Task description:
Copy the full set of lines exactly as given.

Given material:

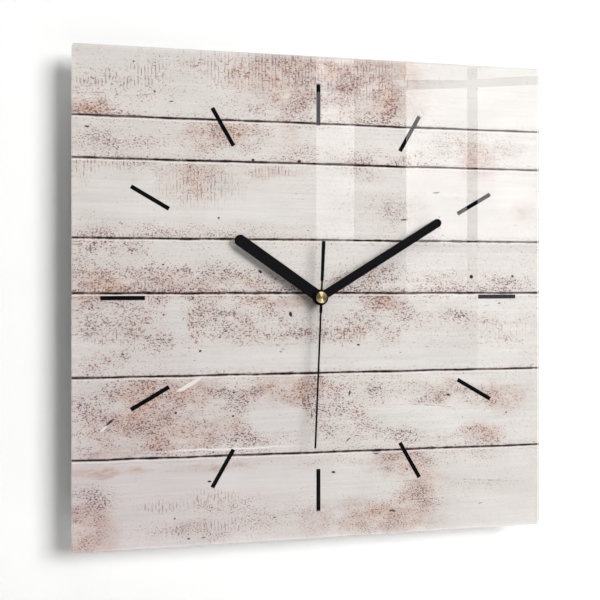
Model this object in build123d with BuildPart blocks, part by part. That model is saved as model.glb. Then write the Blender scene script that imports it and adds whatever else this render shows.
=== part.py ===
from build123d import *
import os
from math import atan, cos, degrees, pi, radians, sin

# Square glass wall clock with a quartz movement, built piece by piece, in millimetres.
# The origin is the axis of the hanger's eye on the wall. +Z is up, +X is to the right for
# someone who reads the dial, and the dial faces -Y. A depth is a distance in front of the
# wall, and a spot is (across, up) from the axis of the hands.

# ---- dial -------------------------------------------------------------------------------
GLASS_SIDE = 300.0          # square pane
GLASS_THICK = 4.0
GLASS_CORNER_R = 2.0
FRONT_ARRIS = 1.5           # polished bevel round the front edge
BACK_ARRIS = 0.6
PRIMER = 0.02               # clear primer between the glass and the ink
PRINT_THICK = 0.2           # printed planks
BACKING_THICK = 0.15        # white ink behind the print
MARKER_DEPTH = 0.1
MARKER_COUNT = 12
MARKER_LENGTH = 26.2
MARKER_WIDTH = 2.6
MARKER_RING_R = 120.3       # to the middle of each bar

# ---- hanging on the wall ----------------------------------------------------------------
EYE_HEIGHT = 38.0           # from the axis of the hands up to the eye
EYE_R = 3.25
HANGER_THICK = 2.0
HANGER_WIDTH = 20.0
HANGER_FOOT_GAP = 1.2       # between the setting knob and the lower edge of the hanger
SCREW_R = 1.0
SCREW_HEAD_R = 1.9
SCREW_SINK = 0.1            # head below the face of the hanger
SCREW_SPREAD = 6.5          # each side of the middle
SCREW_LENGTH = 7.0
SPACER_INSET = 30.0         # wall spacers, from the edges of the glass
SPACER_R = 6.0
SPACER_FLANGE_R = 7.5
SPACER_PAD_THICK = 1.0
FOOT_R = 5.0
FOOT_THICK = 1.5

# ---- movement case ----------------------------------------------------------------------
CASE_WALL = 1.2
CASE_CORNER_R = 3.0
PAD_THICK = 1.0             # adhesive foam between the case and the dial
PAD_MARGIN = 1.0
COLLAR_WALL = 1.44
COLLAR_STANDOUT = 0.4       # past the front of the glass
COLLAR_GAP = 0.3            # round the collar, in the hole of the glass
POST_R = 1.8
POST_TIP_R = 1.2
POST_INSET = 3.4            # post axis from the outside of the case
PLATE_THICK = 1.0
PLATE_GAP = 0.2
BOSS_R = 1.3
BOSS_HEIGHT = 0.8
PIVOT_R = 0.4
PIVOT_LENGTH = 0.9
RUN = 0.05                  # radial clearance of every running fit
END_PLAY = 0.2
CLIP_WIDTH = 6.0
CLIP_THICK = 1.0
CLIP_LENGTH = 5.5
CLIP_HOOK = 0.8
CLIP_SPREAD = 14.0
CLIP_GAP = 0.2

# ---- battery, AA size -------------------------------------------------------------------
CELL_LENGTH = 50.5
CELL_R = 7.1
CELL_GAP = 0.4
SLEEVE_WALL = 0.2
NUB_R = 2.6
NUB_LENGTH = 1.0
END_CAP_R = 5.2
END_CAP_THICK = 0.5
SEAL_WIDTH = 0.8
CONTACT_THICK = 0.4
CONTACT_ROOM = 1.55         # between the cell and each end of its bay
CONTACT_AIR = 0.15
CONTACT_WIDTH = 10.0
TRAIN_AIR = 0.5             # least room between the minute wheel and the battery bay's wall
STRIP_WIDTH = 3.0
CONTACT_TIP = 1.0           # width of the ridge that touches the cell
FINGER_NOTCH_R = 7.0

# ---- gear train -------------------------------------------------------------------------
ROTOR_TEETH = 8
STEP_WHEEL_TEETH = 48
STEP_PINION_TEETH = 8
SECONDS_WHEEL_TEETH = 40
SECONDS_PINION_TEETH = 8
THIRD_WHEEL_TEETH = 60
THIRD_PINION_TEETH = 8
MINUTE_WHEEL_TEETH = 64
CANNON_TEETH = 10
MOTION_WHEEL_TEETH = 30
MOTION_PINION_TEETH = 8
HOUR_WHEEL_TEETH = 32
SETTING_TEETH = 10

BACKLASH = 0.10             # off each tooth, at the pitch circle
DEDENDUM = 1.35             # in modules
WHEEL_ADDENDUM = 0.9
PINION_ADDENDUM = 0.6
TIP_SHARE = 0.34            # tooth tip, as a share of its width at the pitch circle

ARBOR_R = 0.5               # steel arbor of the second hand
MINUTE_PIPE_R = 1.4
PINION_RIM = 0.06           # left between the minute pipe and the roots of its pinion
HOUR_PIPE_WALL = 1.05
HUB_R = 1.0
WHEEL_THICK = 0.6
PINION_FACE = 1.0
LEVEL_GAP = 0.5             # between wheels that pass each other
BEARING_POST_R = 0.6
STEM_R = 1.5

STEP_DISTANCE = 7.6         # step wheel to the hands' axis
STEP_ANGLE = 30
ROTOR_DISTANCE = 7.0        # rotor to step wheel
ROTOR_ANGLE = 10
THIRD_DISTANCE = 9.0        # third wheel to the hands' axis
THIRD_ANGLE = 170
MOTION_ANGLE = 100
SETTING_ANGLE = 150

# ---- motor and electronics --------------------------------------------------------------
MAGNET_R = 2.8
MAGNET_THICK = 1.8
ROTOR_AIR = 0.6             # between the magnet and the stator
STATOR_THICK = 1.0
STATOR_RING = 1.8
STATOR_ARM = 3.0
COIL_HEIGHT = 19.5          # of the coil's axis above the hands' axis
COIL_REACH = 14.8           # length of the core
COIL_DEPTH = 5.0
COIL_WIDTH = 7.0
BOBBIN_WALL = 0.6
BOARD_WIDTH = 8.9
BOARD_THICK = 1.0
BOARD_RISE = 5.1            # lower edge of the board, above the floor of the train chamber
BOARD_TOP = 21.5
BOARD_STAND = 1.2
PEG_R = 0.7
PEG_INSET = 4.0
CRYSTAL_R = 1.0
CRYSTAL_LENGTH = 6.0
CHIP_R = 2.4
CHIP_HEIGHT = 0.9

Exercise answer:
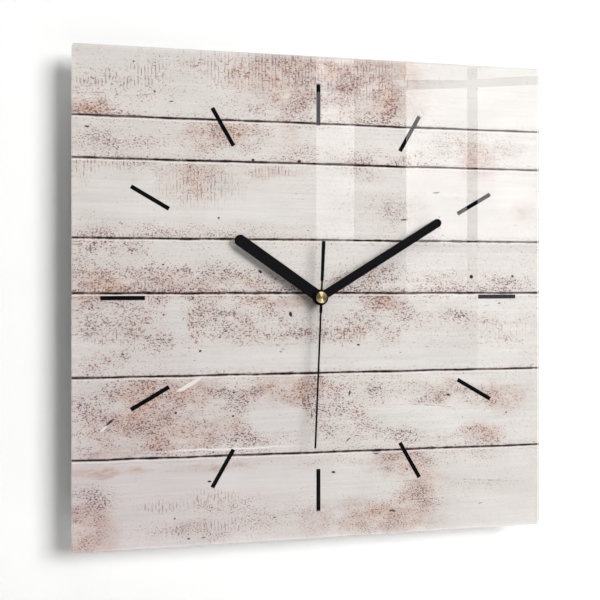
Model this object in build123d with BuildPart blocks, part by part. That model is saved as model.glb. Then write the Blender scene script that imports it and adds whatever else this render shows.
=== part.py ===
from build123d import *
import os
from math import atan, cos, degrees, pi, radians, sin

# Square glass wall clock with a quartz movement, built piece by piece, in millimetres.
# The origin is the axis of the hanger's eye on the wall. +Z is up, +X is to the right for
# someone who reads the dial, and the dial faces -Y. A depth is a distance in front of the
# wall, and a spot is (across, up) from the axis of the hands.

# ---- dial -------------------------------------------------------------------------------
GLASS_SIDE = 300.0          # square pane
GLASS_THICK = 4.0
GLASS_CORNER_R = 2.0
FRONT_ARRIS = 1.5           # polished bevel round the front edge
BACK_ARRIS = 0.6
PRIMER = 0.02               # clear primer between the glass and the ink
PRINT_THICK = 0.2           # printed planks
BACKING_THICK = 0.15        # white ink behind the print
MARKER_DEPTH = 0.1
MARKER_COUNT = 12
MARKER_LENGTH = 26.2
MARKER_WIDTH = 2.6
MARKER_RING_R = 120.3       # to the middle of each bar

# ---- hanging on the wall ----------------------------------------------------------------
EYE_HEIGHT = 38.0           # from the axis of the hands up to the eye
EYE_R = 3.25
HANGER_THICK = 2.0
HANGER_WIDTH = 20.0
HANGER_FOOT_GAP = 1.2       # between the setting knob and the lower edge of the hanger
SCREW_R = 1.0
SCREW_HEAD_R = 1.9
SCREW_SINK = 0.1            # head below the face of the hanger
SCREW_SPREAD = 6.5          # each side of the middle
SCREW_LENGTH = 7.0
SPACER_INSET = 30.0         # wall spacers, from the edges of the glass
SPACER_R = 6.0
SPACER_FLANGE_R = 7.5
SPACER_PAD_THICK = 1.0
FOOT_R = 5.0
FOOT_THICK = 1.5

# ---- movement case ----------------------------------------------------------------------
CASE_WALL = 1.2
CASE_CORNER_R = 3.0
PAD_THICK = 1.0             # adhesive foam between the case and the dial
PAD_MARGIN = 1.0
COLLAR_WALL = 1.44
COLLAR_STANDOUT = 0.4       # past the front of the glass
COLLAR_GAP = 0.3            # round the collar, in the hole of the glass
POST_R = 1.8
POST_TIP_R = 1.2
POST_INSET = 3.4            # post axis from the outside of the case
PLATE_THICK = 1.0
PLATE_GAP = 0.2
BOSS_R = 1.3
BOSS_HEIGHT = 0.8
PIVOT_R = 0.4
PIVOT_LENGTH = 0.9
RUN = 0.05                  # radial clearance of every running fit
END_PLAY = 0.2
CLIP_WIDTH = 6.0
CLIP_THICK = 1.0
CLIP_LENGTH = 5.5
CLIP_HOOK = 0.8
CLIP_SPREAD = 14.0
CLIP_GAP = 0.2

# ---- battery, AA size -------------------------------------------------------------------
CELL_LENGTH = 50.5
CELL_R = 7.1
CELL_GAP = 0.4
SLEEVE_WALL = 0.2
NUB_R = 2.6
NUB_LENGTH = 1.0
END_CAP_R = 5.2
END_CAP_THICK = 0.5
SEAL_WIDTH = 0.8
CONTACT_THICK = 0.4
CONTACT_ROOM = 1.55         # between the cell and each end of its bay
CONTACT_AIR = 0.15
CONTACT_WIDTH = 10.0
TRAIN_AIR = 0.5             # least room between the minute wheel and the battery bay's wall
STRIP_WIDTH = 3.0
CONTACT_TIP = 1.0           # width of the ridge that touches the cell
FINGER_NOTCH_R = 7.0

# ---- gear train -------------------------------------------------------------------------
ROTOR_TEETH = 8
STEP_WHEEL_TEETH = 48
STEP_PINION_TEETH = 8
SECONDS_WHEEL_TEETH = 40
SECONDS_PINION_TEETH = 8
THIRD_WHEEL_TEETH = 60
THIRD_PINION_TEETH = 8
MINUTE_WHEEL_TEETH = 64
CANNON_TEETH = 10
MOTION_WHEEL_TEETH = 30
MOTION_PINION_TEETH = 8
HOUR_WHEEL_TEETH = 32
SETTING_TEETH = 10

BACKLASH = 0.10             # off each tooth, at the pitch circle
DEDENDUM = 1.35             # in modules
WHEEL_ADDENDUM = 0.9
PINION_ADDENDUM = 0.6
TIP_SHARE = 0.34            # tooth tip, as a share of its width at the pitch circle

ARBOR_R = 0.5               # steel arbor of the second hand
MINUTE_PIPE_R = 1.4
PINION_RIM = 0.06           # left between the minute pipe and the roots of its pinion
HOUR_PIPE_WALL = 1.05
HUB_R = 1.0
WHEEL_THICK = 0.6
PINION_FACE = 1.0
LEVEL_GAP = 0.5             # between wheels that pass each other
BEARING_POST_R = 0.6
STEM_R = 1.5

STEP_DISTANCE = 7.6         # step wheel to the hands' axis
STEP_ANGLE = 30
ROTOR_DISTANCE = 7.0        # rotor to step wheel
ROTOR_ANGLE = 10
THIRD_DISTANCE = 9.0        # third wheel to the hands' axis
THIRD_ANGLE = 170
MOTION_ANGLE = 100
SETTING_ANGLE = 150

# ---- motor and electronics --------------------------------------------------------------
MAGNET_R = 2.8
MAGNET_THICK = 1.8
ROTOR_AIR = 0.6             # between the magnet and the stator
STATOR_THICK = 1.0
STATOR_RING = 1.8
STATOR_ARM = 3.0
COIL_HEIGHT = 19.5          # of the coil's axis above the hands' axis
COIL_REACH = 14.8           # length of the core
COIL_DEPTH = 5.0
COIL_WIDTH = 7.0
BOBBIN_WALL = 0.6
BOARD_WIDTH = 8.9
BOARD_THICK = 1.0
BOARD_RISE = 5.1            # lower edge of the board, above the floor of the train chamber
BOARD_TOP = 21.5
BOARD_STAND = 1.2
PEG_R = 0.7
PEG_INSET = 4.0
CRYSTAL_R = 1.0
CRYSTAL_LENGTH = 6.0
CHIP_R = 2.4
CHIP_HEIGHT = 0.9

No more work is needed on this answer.